MOUNT
KISCO, N.Y., Sept. 12,
2022 /PRNewswire/ -- Edenbrook Capital, LLC
(together with its affiliates, "Edenbrook"), one of the largest
public shareholders of Hemisphere Media Group, Inc. (NASDAQ: HMTV)
("Hemisphere" or "the Company"), with ownership of nearly 15% of
the publicly traded A shares, today announced that it has delivered
the following letter to the Hemisphere Board of Directors.
September 12,
2022
Peter Kern
Chairman of the Board
Hemisphere Media Group, Inc.
c/o InterMedia Advisors, LLC
228 Park Avenue South, PMB
67521
New
York, NY 10003-1502
Dear Peter:
Last Thursday was a sad day for shareholder democracy.

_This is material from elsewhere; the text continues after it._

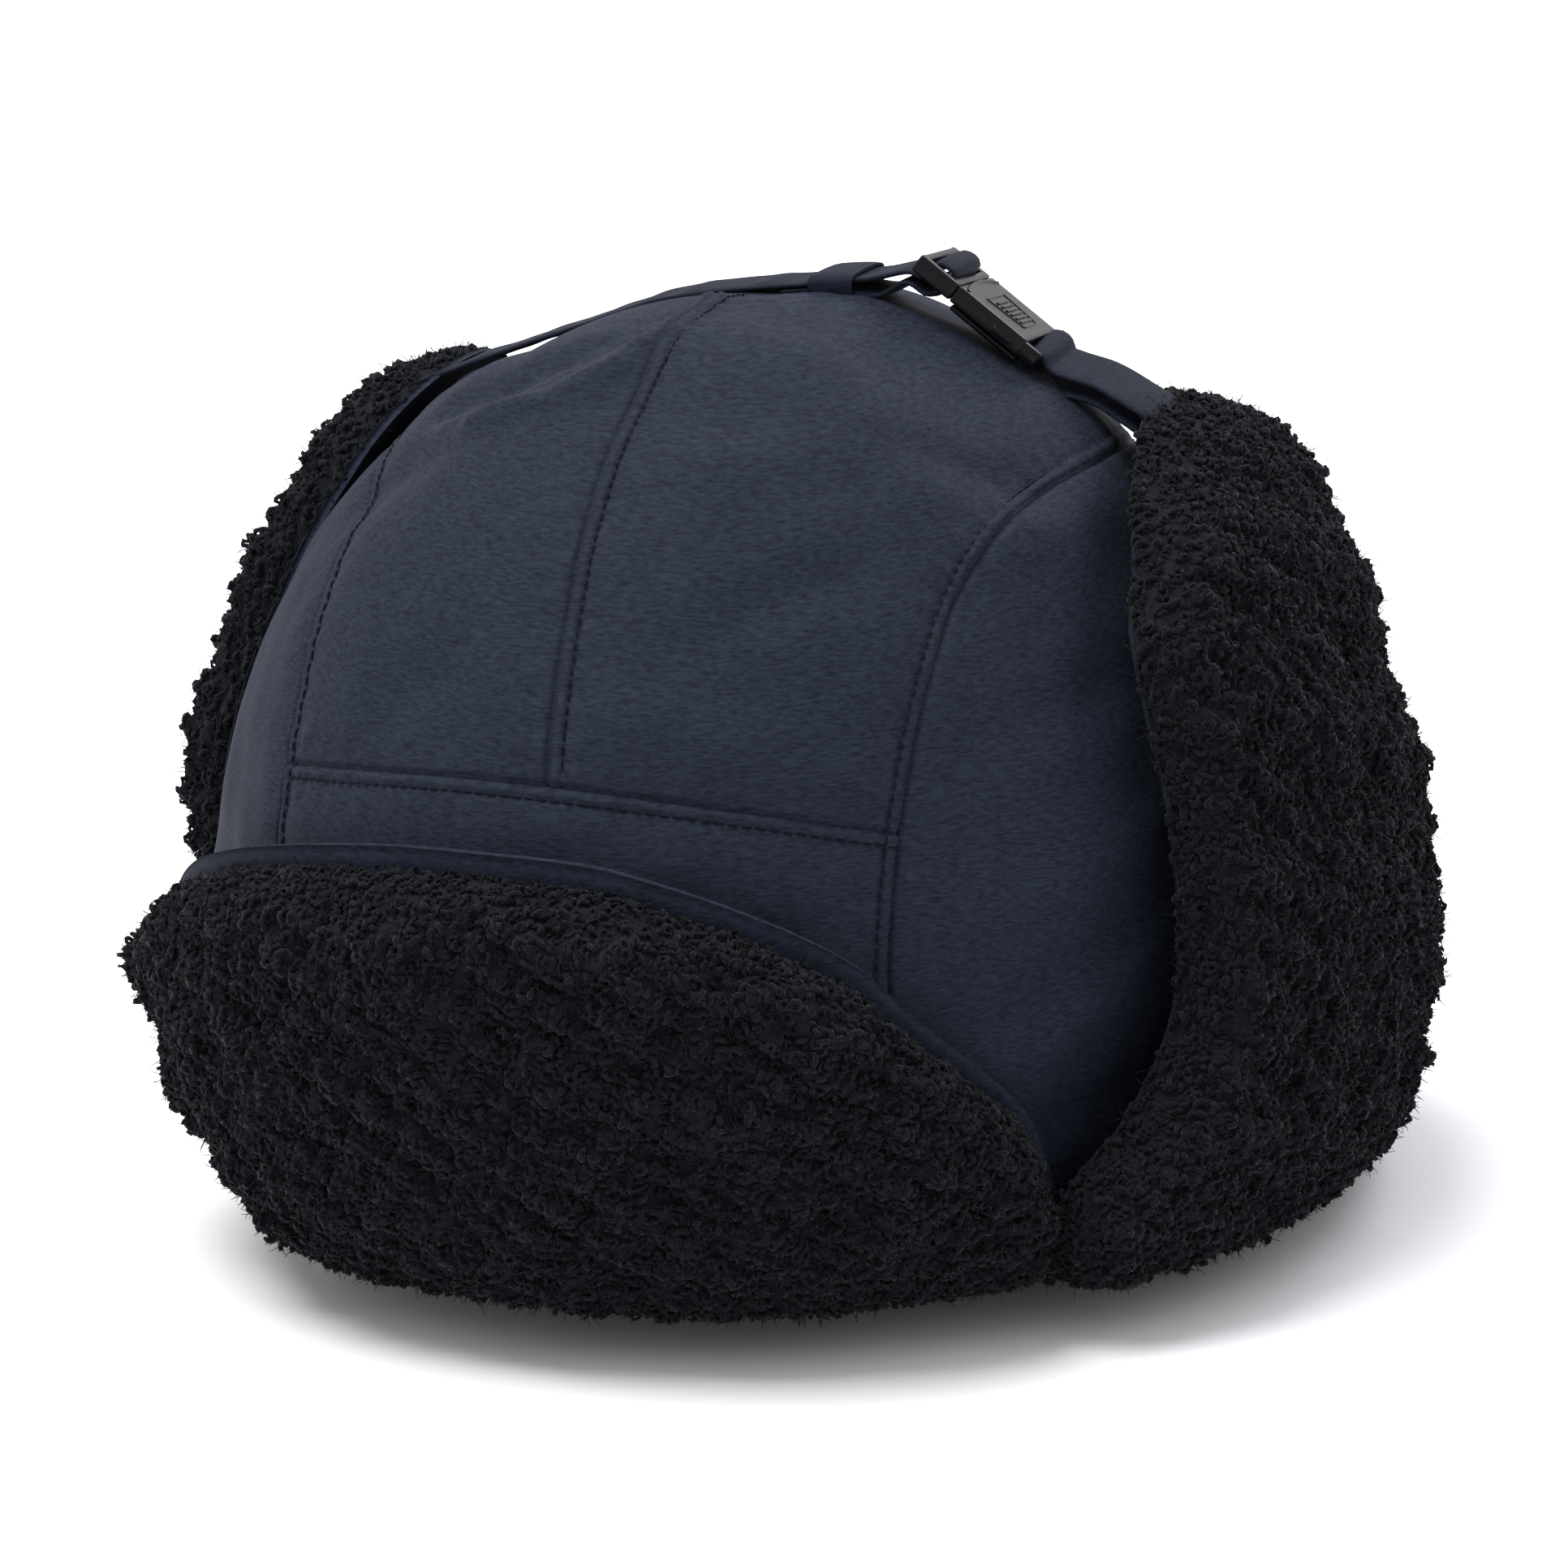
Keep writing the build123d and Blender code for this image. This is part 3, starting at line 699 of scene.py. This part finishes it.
def unit(vectors):
    return vectors / (np.linalg.norm(vectors, axis=-1, keepdims=True) + 1e-9)


def curls(name, grid, area_each, size=1.0):
    """Coils of fibre over a grid of points."""
    place, normal = scattered(grid, area_each)
    count = len(place)
    steps = 8
    axis = unit(rng.normal(size=(count, 3)) + normal * 0.2)
    first = unit(np.cross(axis, rng.normal(size=(count, 3))))
    second = np.cross(axis, first)
    s = np.linspace(0, 1, steps)[None, :, None]
    coil = size * rng.uniform(0.5, 1.05, (count, 1, 1))
    loops = rng.uniform(0.7, 1.5, (count, 1, 1))
    length = size * rng.uniform(0.5, 1.8, (count, 1, 1))
    phase = rng.uniform(0, 2 * np.pi, (count, 1, 1))
    angle = 2 * np.pi * loops * s + phase
    swell = 0.55 + 0.55 * np.sin(np.pi * s)
    centres = place[:, None] + normal[:, None] * rng.uniform(-0.35, 0.5, (count, 1, 1))
    round_it = np.cos(angle) * first[:, None] + np.sin(angle) * second[:, None]
    centres = centres + coil * swell * round_it + (s - 0.5) * length * axis[:, None]
    taper = np.array([0.2, 0.7, 1, 1.1, 1.1, 1, 0.7, 0.2])
    radii = size * rng.uniform(0.3, 0.58, (count, 1)) * taper
    points, quads = tubes(centres, radii, 4, normal)
    return finish_mesh(name, keep_up(points), quads, PILE)


def fuzz(name, grid, area_each):
    """Loose curved fibres standing out of the pile."""
    place, normal = scattered(grid, area_each)
    count = len(place)
    lean = unit(normal + 0.9 * rng.normal(size=(count, 3)))
    side = unit(np.cross(lean, rng.normal(size=(count, 3))))
    s = np.linspace(0, 1, 5)[None, :, None]
    length = rng.uniform(1.0, 3.2, (count, 1, 1))
    bend = rng.uniform(-1.8, 1.8, (count, 1, 1))
    centres = place[:, None] + lean[:, None] * length * s + side[:, None] * bend * s**2
    radii = np.repeat(np.array([[0.1, 0.09, 0.08, 0.07, 0.04]]), count, 0)
    points, quads = tubes(centres, radii, 3, normal)
    return finish_mesh(name, keep_up(points), quads, PILE)


def keep_up(points):
    """Points with none below the floor."""
    points = np.array(points)
    points[:, 2] = np.maximum(points[:, 2], 0.15)
    return points


def flap(name, knots, gap_at, reach_at, edge_radius, pile_inset, creases=()):
    """One whole flap: facing, pile ground, curls and fuzz. gap_at and reach_at give how far its
    inner face and its pile stand off the crown, at an angle and a height."""
    flat, edge_gap = laid_out(knots, 0.0, 1.5)
    turn, height = flat[..., 0] / DEGREE, flat[..., 1]
    inner = gap_at(turn, height)
    bead = 0.6 * np.exp(-(((edge_gap - 1.2) / 1.3) ** 2))
    facing = shell(
        name + "_facing_cloth",
        settle(on_flap(turn, height, inner + 1.5 + bead)),
        settle(on_flap(turn, height, inner - 0.4 * bead)),
        NYLON,
    )
    flat, edge_gap = laid_out(knots, pile_inset, 1.1)
    turn, height = flat[..., 0] / DEGREE, flat[..., 1]
    inner = gap_at(turn, height) + 1.4
    outer = inner + (reach_at(turn, height) - inner) * bull(edge_gap, edge_radius)
    plain = on_flap(turn, height, outer)
    lumps = 0.9 * waves(plain, 21.0, 11) + 0.55 * waves(plain, 8.0, 12)
    lumps = lumps + 0.7 * waves(plain, 4.4, 13)
    for start, end, depth, width in creases:
        line = on_flap(*[np.linspace(start[k], end[k], 40) for k in (0, 1)], np.full(40, 15.0))
        gap, along = nearest(plain, line)
        lumps = lumps - depth * np.exp(-((gap / width) ** 2))
    plain = on_flap(turn, height, outer + lumps * bull(edge_gap, 3.0) - 0.6)
    ground_grid = settle(plain)
    ground_grid[..., 2] = np.maximum(ground_grid[..., 2], 0.3)
    ground_back = settle(on_flap(turn, height, inner - 0.2))
    ground = shell(name + "_pile_ground", ground_grid, ground_back, PILE)
    coils = curls(name + "_pile_curls", ground_grid, CURL_AREA)
    fibres = fuzz(name + "_pile_fuzz", ground_grid, FUZZ_AREA)
    for piece in (facing, ground, coils, fibres):
        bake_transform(piece)
    return facing, ground, coils, fibres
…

After market close on September 8,
2022, Hemisphere Media Group, Inc. ("the Company" or
"Hemisphere"), for which you serve as Chairman, issued a press
release with, what we believe to be, the misleading title
"Hemisphere Media Group Stockholders Approve Acquisition by Gato
Investments LP, a Portfolio Investment of Searchlight Capital
Partners, L.P." Further, the body of that press release
claims that "Hemisphere Media Group, Inc.… today announced that its
stockholders approved the acquisition of the Company by a
subsidiary of Gato Investments LP ("Gato"), a portfolio investment
of Searchlight Capital Partners, L.P. ("Searchlight")."
Why is this misleading? Because the majority of the
stockholders of the Company's publicly traded Class A shares voted
against the transaction for the Company to be taken private by
insiders at a price that we believe (as we evidence in our prior
letters, here, here and here) significantly undervalues the Company
(the "Insider Takeover"). As shown in the Form 8-K filed by
the Company that same afternoon, 11,884,980 shares were voted
against the merger. These 'No' votes were presumably (and
logically) all Class A stockholders because the privately held,
super-voting Class B shares are all held by insiders who presumably
supported the deal (and because that's how the math works out when
you back out the B share count). Per the same document, there
were 20,827,861 Class A shares outstanding as of the August 5, 2022 record date. So over 57% of
the public Class A stockholders voted against the deal. But
that number is even higher, because the Class A share count
includes over 1,950,000 shares held by officers, directors and
insiders of the Company, per Bloomberg data. Which means
if you exclude those insiders who are not disinterested
stockholders in the traditional sense, then it seems 63% of public
stockholders likely voted against the deal.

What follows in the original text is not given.